Saudi Arabia’s Mawhiba launches platform for world’s creative minds
International experts in tech, education and science urged the Kingdom’s youth to explore new possibilities for a diverse future on the opening day of the King Abdul Aziz and His Companions Foundation for Giftedness and Creativity (Mawhiba) “Imagine the Future” global conference.
The conference, which was inaugurated on Sunday, is being held on the sidelines of the G20 Summit and in collaboration with the G20 Saudi Secretariat.
In his opening speech, Dr. Saud bin Said Al-Mathami, secretary-general of Mawhiba, said the world now realized that nations’ prosperity depends on the empowerment of talented and creative minds, which also shape the future.
“We are heading toward a re-skilling revolution, and there will be great demand for higher cognitive skills in domains of creativity, innovations and entrepreneurship,” he said.
Al-Mathami added that we need to realize that young gifted generation do not seek jobs but create them.
“They are not consumers of technology, but they are the ones who produce it,” he said, adding that Mawhiba membership is open to all those in the world who are interested in enabling giftedness and creativity.
Energy Minister Prince Abdul Aziz bin Salman, who is also chairman of the board of trustees of King Fahd University of Petroleum and Minerals (KFUPM), said that youthful innovation and gifted students are helping shape the future of Saudi Arabia, adding that with Vision 2030, Saudis have gone “beyond the idea of imagining.”
He said: “There is nothing better than training, educating and enabling the young to be the leaders of the future and the day they will have to develop for themselves,” he said.

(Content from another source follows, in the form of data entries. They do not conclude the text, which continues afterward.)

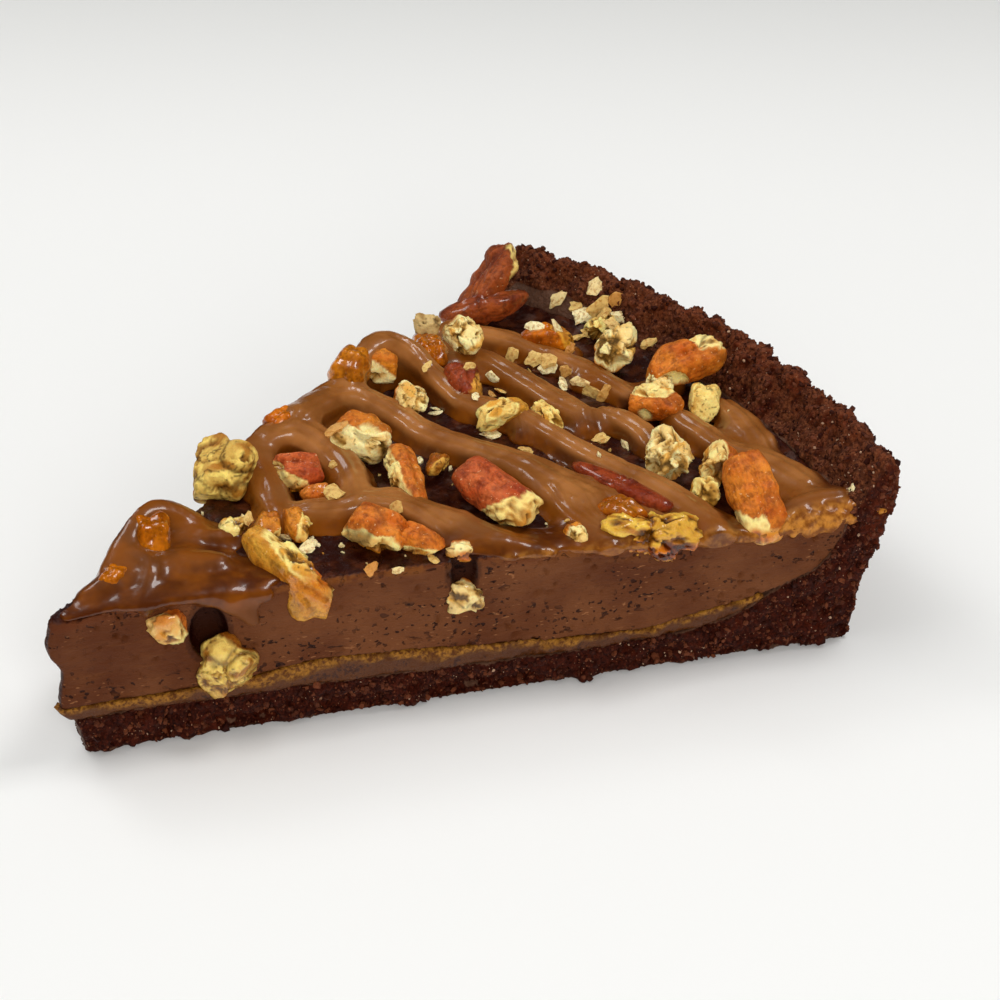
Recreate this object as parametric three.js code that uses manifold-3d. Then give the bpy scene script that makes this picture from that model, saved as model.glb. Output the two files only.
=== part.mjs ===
// One slice of a chocolate pecan tart, cut as an eighth of a 25 cm tart, in millimetres with +Z up.
// The slice is worked out with the tart's axis at the origin, the point of the slice on the axis and
// the middle of the crust along +X, and is then moved so that it stands centred on the origin.
import * as THREE from 'three';
import { mergeVertices } from 'three/addons/utils/BufferGeometryUtils.js';
import { ImprovedNoise } from 'three/addons/math/ImprovedNoise.js';
import Module from 'manifold-3d';

const wasm = await Module();
wasm.setup();

// Driving dimensions of the tart and of the cut.
const sliceAngle = THREE.MathUtils.degToRad(44);
const gap = 0.3;
const tipHalfWidth = 1.1;
const tipFade = 7;

// The middle of the finished slice, seen from above, measured from the tart's axis.
const middle = { x: 62, y: 0.4 };

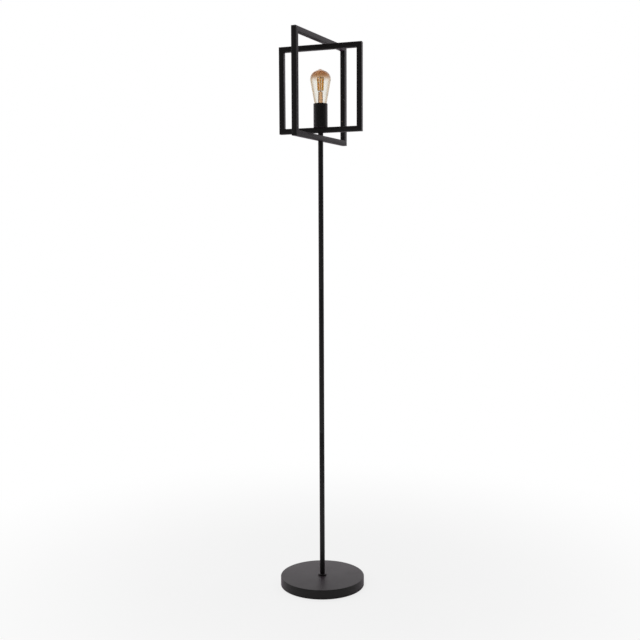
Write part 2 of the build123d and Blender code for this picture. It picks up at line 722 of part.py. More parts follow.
# Screw cap: ridged shell with a plain skirt that holds the neck
skirt_bottom = bulb_bottom + cap_height - cap_skirt_height
thread_start = bulb_bottom + cap_thread_bottom
cap_ridges = int((skirt_bottom - thread_start) / thread_pitch)
crest_start = thread_pitch * (1 - cap_crest_share) / 2
crest_end = crest_start + thread_pitch * cap_crest_share
skirt_inner_radius = bulb_neck_radius + glass_gap
with BuildPart() as bulb_cap:
    with BuildSketch(Plane.XZ):
        with BuildLine():
            ridge_points = [(thread_root, thread_start)]
            for ridge in range(cap_ridges):
                ridge_bottom = thread_start + cap_thread_lead + ridge * thread_pitch
                ridge_points += [
                    (thread_root, ridge_bottom),
                    (thread_crest, ridge_bottom + crest_start),
                    (thread_crest, ridge_bottom + crest_end),
                ]
            Polyline(
                *ridge_points,
                (thread_root, skirt_bottom - cap_shoulder_height),
                (skirt_inner_radius + cap_wall, skirt_bottom),
                (skirt_inner_radius + cap_wall, skirt_bottom + cap_skirt_height),
                (skirt_inner_radius, skirt_bottom + cap_skirt_height),
                (skirt_inner_radius, skirt_bottom),
                (thread_root - cap_wall, skirt_bottom - cap_shoulder_height),
                (thread_root - cap_wall, thread_start),
                close=True,
            )
        make_face()
    revolve(axis=Axis.Z)
save(bulb_cap, "bulb_cap")

with BuildPart() as cap_insulator:
    with BuildSketch(Plane.XZ):
        Polygon(
            (0, bulb_bottom + cap_contact_height),
            (insulator_bottom_radius, bulb_bottom + cap_contact_height),
            (thread_root, thread_start),
            (thread_root - cap_wall - glass_gap, thread_start),
            (thread_root - cap_wall - glass_gap, thread_start + insulator_plug_height),
            (0, thread_start + insulator_plug_height),
            align=None,
        )
    revolve(axis=Axis.Z)
save(cap_insulator, "cap_insulator")

with BuildPart() as cap_contact:
    with BuildSketch(Plane.XY.offset(bulb_bottom)):
        Circle(cap_contact_radius)
    extrude(amount=cap_contact_height)
    fillet(cap_contact.edges().group_by(Axis.Z)[0], cap_contact_height / 2)
save(cap_contact, "cap_contact")

# Glass stem: a flared tube sealed to the neck, pinched shut, with a rod up the middle
stem_bottom = skirt_bottom + stem_seat_gap
stem_flare_radius = bulb_neck_radius - glass_wall - glass_gap
stem_mouth_radius = stem_flare_radius - stem_wall - stem_flare_land
stem_top = bulb_bottom + stem_tube_height
stem_bore_top = stem_top - stem_pinch_solid
flare_top = stem_bottom + stem_flare_height
with BuildPart() as bulb_stem:
    with BuildSketch(Plane.XZ):
        with BuildLine():
            FilletPolyline(
                (stem_flare_radius, stem_bottom),
                (stem_flare_radius, stem_bottom + stem_wall),
                (stem_tube_radius, flare_top),
                (stem_tube_radius - stem_taper, stem_top - stem_pinch_height),
                (stem_rod_radius, stem_top),
                (stem_rod_radius, bulb_bottom + stem_rod_top),
                radius=[stem_rim_round, stem_bend_round, stem_bend_round, stem_small_round],
            )
            Line((stem_rod_radius, bulb_bottom + stem_rod_top), (0, bulb_bottom + stem_rod_top))
            Line((0, bulb_bottom + stem_rod_top), (0, stem_bore_top))
            FilletPolyline(
                (0, stem_bore_top),
                (stem_tube_radius - stem_taper - stem_wall, stem_bore_top - stem_pinch_solid),
                (stem_tube_radius - stem_wall, flare_top),
                (stem_mouth_radius, stem_bottom),
                radius=[stem_small_round, stem_bend_round],
            )
            Line((stem_mouth_radius, stem_bottom), (stem_flare_radius, stem_bottom))
        make_face()
    revolve(axis=Axis.Z)
save(bulb_stem, "bulb_stem")

# Filament sticks stand in a ring that opens towards the top
filament_low = bulb_bottom + filament_bottom
filament_high = filament_low + filament_length
with BuildPart() as filaments:
    for index in range(filament_count):
        turn = radians(filament_turn + index * 360 / filament_count)
        low = Vector(filament_ring_bottom * cos(turn), filament_ring_bottom * sin(turn), filament_low)
        high = Vector(filament_ring_top * cos(turn), filament_ring_top * sin(turn), filament_high)
        with BuildSketch(Plane(origin=low, z_dir=high - low)):
            Circle(filament_radius)
        extrude(amount=(high - low).length)
save(filaments, "filaments")

# Wires: on each end of the sticks, a ring round the rod with a spoke to every stick
filament_lean = (filament_ring_top - filament_ring_bottom) / filament_length
end_tilt = filament_radius * filament_lean  # how far a leaning stick's end rises over its own centre
spoke_level = filament_high + end_tilt + touch_gap + support_wire_radius
lead_level = filament_low - end_tilt - touch_gap - support_wire_radius
with BuildPart() as support_wires:
    for level, reach in ((spoke_level, filament_ring_top), (lead_level, filament_ring_bottom)):
        for index in range(filament_count):
            turn = radians(filament_turn + index * 360 / filament_count)
            outward = Vector(cos(turn), sin(turn), 0)
            start = outward * (stem_rod_radius + support_wire_radius) + Vector(0, 0, level)
            with BuildSketch(Plane(origin=start, z_dir=outward)):
                Circle(support_wire_radius)
            extrude(amount=reach - stem_rod_radius - support_wire_radius)
        ring_outer = stem_rod_radius + 2 * support_wire_radius
        tube(ring_outer, stem_rod_radius + press_gap, level - support_wire_radius, 2 * support_wire_radius)
save(support_wires, "support_wires")
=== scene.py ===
"""Cage floor lamp: the visible pieces and their finishes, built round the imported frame.

Outlines are in millimetres and become metres when a mesh is made. +Z is up and the pole stands on Z.
"""

import json
from math import atan2, ceil, cos, degrees, pi, radians, sin, sqrt, tan

import bmesh
import bpy
from mathutils import Matrix, Vector, noise


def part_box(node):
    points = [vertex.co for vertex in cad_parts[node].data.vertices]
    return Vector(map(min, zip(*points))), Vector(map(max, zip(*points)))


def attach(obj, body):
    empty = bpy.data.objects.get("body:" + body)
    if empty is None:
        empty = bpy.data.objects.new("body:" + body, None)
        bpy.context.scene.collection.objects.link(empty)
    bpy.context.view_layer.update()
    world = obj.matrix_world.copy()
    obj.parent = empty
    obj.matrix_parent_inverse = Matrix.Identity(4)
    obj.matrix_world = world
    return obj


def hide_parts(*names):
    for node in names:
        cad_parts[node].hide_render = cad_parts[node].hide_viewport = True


MM = 0.001
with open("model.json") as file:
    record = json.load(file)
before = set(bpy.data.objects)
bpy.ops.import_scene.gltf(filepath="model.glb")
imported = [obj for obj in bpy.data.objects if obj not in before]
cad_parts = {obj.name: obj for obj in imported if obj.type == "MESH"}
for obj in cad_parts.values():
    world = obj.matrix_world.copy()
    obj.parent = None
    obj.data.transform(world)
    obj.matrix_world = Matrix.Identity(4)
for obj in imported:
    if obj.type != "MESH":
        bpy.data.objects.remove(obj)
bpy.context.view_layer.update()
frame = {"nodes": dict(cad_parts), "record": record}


def extent(node):
    """Lowest and highest corner of a CAD node, in millimetres."""
    low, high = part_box(node)
    return low / MM, high / MM


# ---------------------------------------------------------------- camera
CAMERA_PLACE = (-0.0041, -2.6189, 1.0185)
CAMERA_PITCH = 4.796  # degrees below level
CAMERA_ROLL = -0.244  # degrees; the lamp leans a little to the left in the photograph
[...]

He added that we cannot but be so humbled of how little we know when comparing ourselves with what the new generation is aware of today.
Prince Abdul Aziz said that KFUPM has launched many future-focused programs that also serve the objectives of the Vision 2030.
UNICEF Executive Director Henrietta Fore said that efforts are underway to reimagine education amid the pandemic, with a leap to digitizing teaching.
“We have high-tech, low-tech and no-tech countries, and we need to get education to children in all of these countries,” she said.
“We have a program, called Giga, in which we want to connect every school, every learner and every teacher to the Internet. We could really seek the help of corporations and foundations around the world to assist us, because children, whether they are gifted or exceptionally talented all over the world, to be connected with the other half of the world, and Giga is our initiative to do so,” she added.
Machio Kaku, a professor of theoretical physics, described how the world, the internet, jobs and the economy will look like 10, 50 and 100 years into the future.
“The young people are the world. Before science, there was misery, poverty and diseases. The average life for most human history was about 30 years of age. Life was tough but something magical happened. The world went through three waves in which scientists made inventions that changed the world,” he said, adding that there will be a fourth wave.
“The fourth wave is the physics at the molecular level: Artificial intelligence (AI), nano technology and biotech. We physicists have talked about the fifth wave, which we will see perhaps by the end of this century — fusion power, quantum computers and brain net,” he added.
Kaku said that coronavirus has accelerated man’s movement into the future. He claimed that AI will conquer the coronavirus as thousands of thermometers are already connected to the internet. “So, AI can instantaneously locate new outbreaks of the virus as they happen,” he said.